Some states explicitly tax a broad range of marketing services, classifying them as taxable business services. Other states tax only specific types of marketing activities, or only if they involve the transfer of tangible personal property. For instance, a state might not tax the strategic development of an advertising campaign but would tax printed brochures produced as part of it. A few states do not impose a statewide sales tax, so most services, including marketing, are not subject to sales tax there. Businesses providing marketing services must understand the specific tax laws in each state where they operate or have customers.
The application of sales tax to marketing activities often depends on the service’s nature and whether it results in a tangible product. Advertising campaign development and strategy, involving intellectual and consultative work, are often intangible and may not be taxable in many states. However, if these services include elements leading to a physical output, their taxability can change.
Digital ad placement and management services, such as pay-per-click (PPC) or social media advertising, involve placing ads on digital platforms. These services are intangible and may not be taxable, especially if ad material is delivered electronically to the media rather than directly to the client as a tangible item. Graphic design and creative services are nuanced. If the service involves creating a design delivered as a digital file, it may be non-taxable. However, if the design culminates in printed materials like flyers or business cards, the entire charge, including design work, may become taxable as it results in a tangible product.
Website design and development services are often intangible, especially if the deliverable is electronic. Some states exempt website design services from sales tax when delivered electronically. Conversely, certain states may classify website development as a data processing service, making it taxable. Search Engine Optimization (SEO) and content marketing, which improve online visibility and create digital content, are intangible services. They are typically not subject to sales tax unless bundled with taxable tangible goods.
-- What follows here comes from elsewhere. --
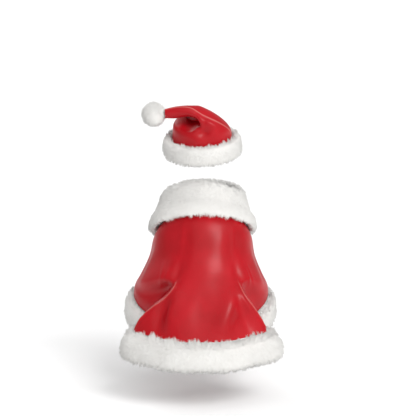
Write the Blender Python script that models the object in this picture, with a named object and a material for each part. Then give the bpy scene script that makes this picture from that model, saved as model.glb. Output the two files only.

Public relations services, which manage an organization’s public image, are intangible. In many states, these services are not subject to sales tax, especially if they do not involve selling or producing tangible personal property. Market research and consulting services, involving analysis and advice, are also intangible. These services are often exempt from sales tax, as their primary output is information or guidance rather than a physical product.
Several factors can influence the taxability of marketing services, even within a single state or for similar transactions. A primary consideration is the distinction between tangible and intangible property. Sales tax applies to tangible personal property, which is physical. Historically, intangible property, like intellectual services, was not taxed. However, the delivery method can blur this line; an intangible service might become taxable if it results in a tangible deliverable. For example, a digital advertisement remains intangible, but a printed brochure, even if designed digitally, is a tangible product.
Bundled transactions, where marketing services are sold alongside tangible goods or other services for a single price, also introduce complexity. If a transaction includes both taxable and non-taxable components, some states apply a “true object” or “predominant purpose” test to determine the primary nature of the transaction. If the main purpose is a non-taxable service, even with an incidental tangible product, the entire bundle might be non-taxable. Conversely, if the tangible property is the true object, the entire transaction may become taxable. To avoid the entire bundle being taxed, businesses may need to separately invoice taxable and non-taxable components.
Nexus refers to a business’s sufficient connection to a state. A business only has an obligation to collect sales tax in states where it has nexus. This connection can be established through physical presence, such as an office or employees, or through economic presence, defined by a certain threshold of sales revenue or transaction volume. The expansion of economic nexus rules means remote service providers must monitor their sales activity to determine their tax collection obligations.
Specific exemptions can apply. A resale exemption may allow marketing services purchased for resale to be exempt from sales tax, provided the purchaser furnishes a valid resale certificate. Certain states or clients, such as non-profit organizations, may be exempt from sales tax on marketing services if they provide an exemption certificate. These exemptions vary by state and usually require the non-profit to meet specific criteria and apply for exempt status.